Multiple mixed state variable incremental integration for reconstructing extreme multistability in a novel memristive hyperchaotic jerk system with multiple cubic nonlinearity

Abstract

Memristor-based chaotic systems with infinite equilibria are interesting because they generate extreme multistability. Their initial state-dependent dynamics can be explained in a reduced-dimension model by converting the incremental integration of the state variables into system parameters. However, this approach cannot solve memristive systems in the presence of nonlinear terms other than the memristor term. In addition, the converted state variables may suffer from a degree of divergence.

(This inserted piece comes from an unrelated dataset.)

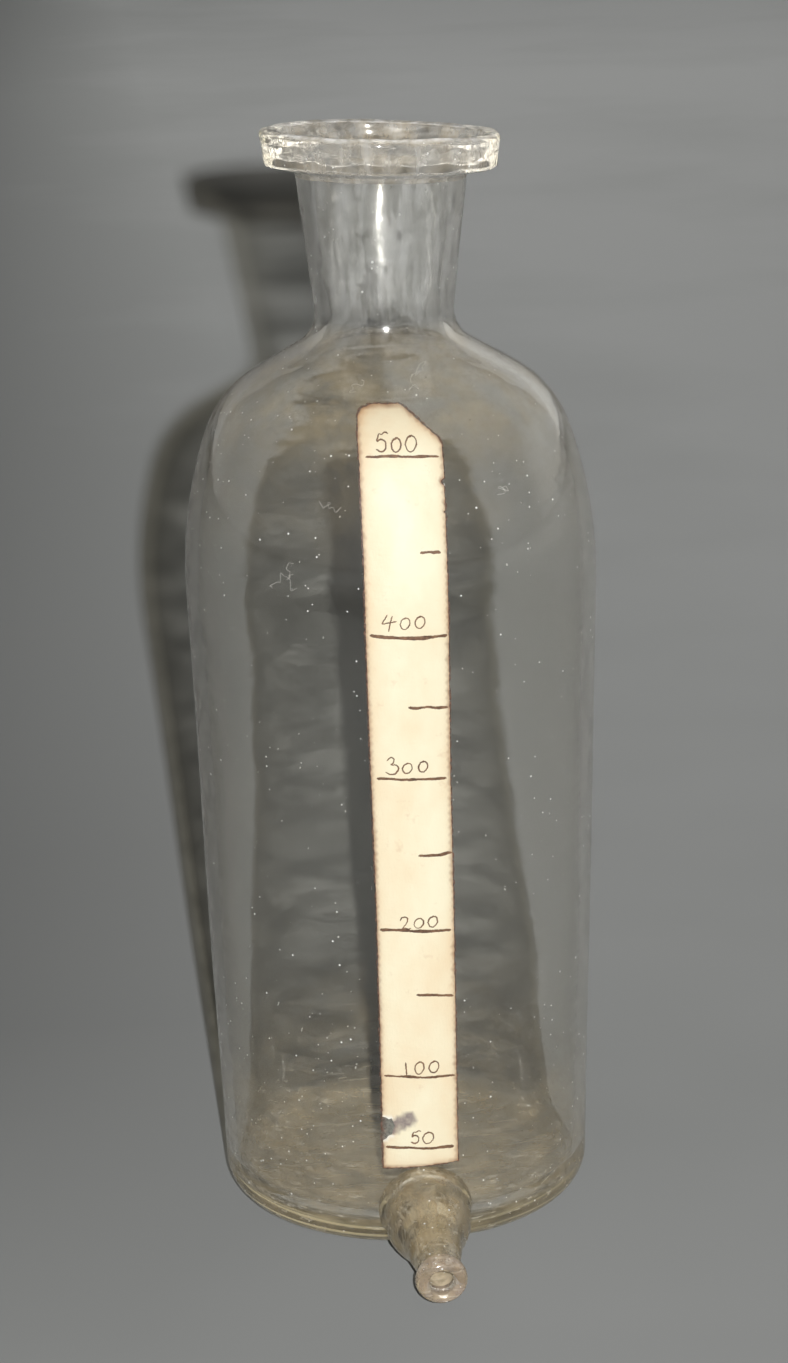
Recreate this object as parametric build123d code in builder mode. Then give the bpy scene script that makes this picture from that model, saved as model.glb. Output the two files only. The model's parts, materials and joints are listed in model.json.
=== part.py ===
"""Graduated aspirator bottle: a blown glass bottle with a flared lip and an outlet nozzle low on
its front, and a pasted paper strip with a handwritten millilitre scale.

Millimetres. The origin is the centre of the flat base, +Z runs up the bottle's axis, and the
nozzle points along -Y, drooping a little.
"""

import os
from math import asin, cos, degrees, radians, sin, tan

from build123d import *

# Heights on the bottle's axis.
TOTAL_HEIGHT = 200.0
NECK_TOP = 191.8
SHOULDER_HEIGHT = 116.4

# Outer surface: a wall that widens upward, a shoulder of two arcs and a slope, and a neck.
BASE_RADIUS = 34.0
SHOULDER_RADIUS = 37.5
HEEL_RADIUS = 7.0
LOWER_SHOULDER_RADIUS = 80.0
LOWER_SHOULDER_TURN = 21.3
UPPER_SHOULDER_RADIUS = 20.4
UPPER_SHOULDER_TURN = 40.0
SLOPE_LENGTH = 9.6
NECK_ROOT_RADIUS = 6.65
NECK_LEAN = 6.2

# Inner surface.
WALL = 2.3
FLOOR = 4.6
INNER_HEEL_RADIUS = 5.0
BORE_LEAN = 4.2

# Lip: a thick ring of glass on the neck, hollowed like a shallow cup.
LIP_RADIUS = 21.4
LIP_UNDERSIDE_RADIUS = 20.2
LIP_UNDERSIDE_RISE = 1.6
LIP_EDGE = 1.3
MOUTH_RADIUS = 18.2
MOUTH_EDGE = 0.6
CUP_BULGE = 1.4

# Nozzle: a bell that narrows to a parallel neck, with a bead at its tip. Distances along the
# nozzle start where its axis crosses the bottle's wall.
NOZZLE_HEIGHT = 8.4
NOZZLE_DROOP = 6.0
BELL_RADIUS = 8.0
BELL_RIM = 3.0
BELL_LENGTH = 17.0
NOZZLE_RADIUS = 3.7
BEAD_START = 22.4
BEAD_RADIUS = 4.6
BEAD_FACE_RADIUS = 3.4
NOZZLE_LENGTH = 26.0
WALL_HOLE_RADIUS = 3.6
TAPER_LENGTH = 12.0
BORE_RADIUS = 2.4
SINK = 12.0

# Gum, paper and ink, stacked outward from the glass, and the outline of the strip from the front.
GUM = 0.06
PAPER = 0.18
INK = 0.04
STRIP_BOTTOM = 17.0
STRIP_TOP = 155.0
STRIP_LEFT = -7.4
STRIP_TOP_LEFT = -8.0
STRIP_RIGHT = 6.0
CLIP_START = -0.3
CLIP_END = 149.5
STRIP_CORNER = 1.5
GUM_MARGIN = 0.5
SKIN_SECTOR = 44.0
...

To allow simpler mechanistic analysis and physical implementation of extreme multistability phenomena, this paper uses a multiple mixed state variable incremental integration (MMSVII) method, which successfully reconstructs a four-dimensional hyperchaotic jerk system with multiple cubic nonlinearities except for the memristor term in a three-dimensional model using a clever linear state variable mapping that eliminates the divergence of the state variables. Finally, the simulation circuit of the reduced-dimension system is constructed using Multisim simulation software and the simulation results are consistent with the MATLAB numerical simulation results. The results show that the method of MMSVII proposed in this paper is useful for analyzing extreme multistable systems with multiple higher-order nonlinear terms.